La méthode des petits pas est dans l’absolu une méthode de négociation efficace, mais là nous n’y sommes pas : seulement 4 objectifs des 90 objectifs de Rio+20 ont été atteints, et la conférence risque fort d’aboutir sur un document qui n’aura que très peu d’avancées par rapport à Rio 92.
Alors, comment renverser la donne ?
Tout d’abord, il y a urgence à rétablir un climat de confiance entre les délégations. Les Dialogue Days ont montré une chose très concrète : on peut mettre en place dans les négociations internationales multilatérale un climat serein et propice à des échanges constructifs.

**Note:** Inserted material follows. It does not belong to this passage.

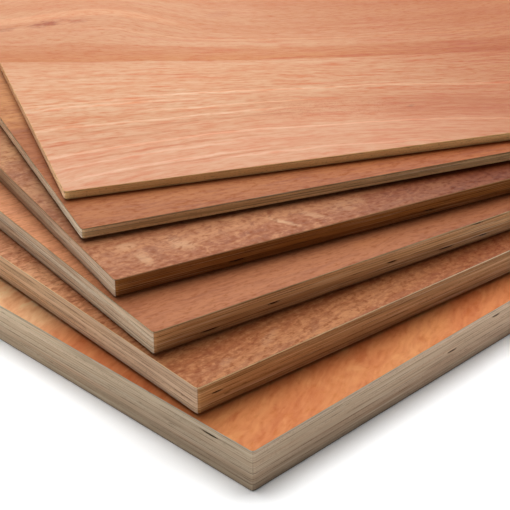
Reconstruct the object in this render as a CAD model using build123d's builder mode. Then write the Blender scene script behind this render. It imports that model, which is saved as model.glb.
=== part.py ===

Mais, du côté des négociateurs, nous n’y sommes pas. Le besoin est fort de trouver un second souffle pour s’accorder sur des engagements innovants et ambitieux. Car à l’heure où l’on célèbre les travaux de Maurice Strong, qui a notamment dirigé l’organisation des Conférences environnementales de Stockholm en 1972 et de Rio en 1992, de nombreux Etats ne lui font pas honneur par leur comportement. Au premier rang, son pays natal, le Canada, qui rejette tout engagement d’ampleur et renforce la constitution de blocages politiques forts.
Globalement, nous sommes en face d’une divergence qui semble irréconciliable entre les nombreuses bonnes intentions, et la quasi-absence d’engagement concret. D’où un texte qui finit par ne presque plus rien dire. De fait, la logique « business as usual » reste dominante, faute d’accord sur les engagements et modalités opérationnelles, sur son articulation avec la notion de développement durable, ou encore sur les moyens financiers qui permettraient d’amorcer la transition écologique de l’économie.
Par exemple, la concrétisation de financements innovants en est toujours au point mort, faute de consensus sur le mode de fonctionnement à privilégier. Avec pourtant une proposition de grande qualité portée par l’Afrique du Sud et de nombreux investisseurs de long terme, montrant également que le jeu d’acteur évolue.
Impossible également d’avancer sur la thématique énergétique, initialement la plus encourageante, semble actuellement au point mort. Et ce dans un contexte où les lobbies en faveur du nucléaire civil ont oublié les leçons de Fukushima et développent de nouveau un discours d’autant plus commercialement agressif que les financeurs privés ne veulent désormais plus financer une technologie qu’aucun critère scientifique ou économique ne parvient plus à justifier pour de nouveaux investissements.
Demain, François Hollande sera à Rio+20, et notamment à Rio+20. Espérons que sa présence permette d’influencer fortement les négociations, qui en ont grand besoin pour aboutir.
Quelle que soit la synthèse, l’Europe ne devra pas, ne pourra pas faire l’économie d’une profonde remise en cause sur sa capacité à faire avancer plus vite son mode de développement durable et à convaincre, sans imposer ni donner de leçon, de la réalité des progrès réalisés.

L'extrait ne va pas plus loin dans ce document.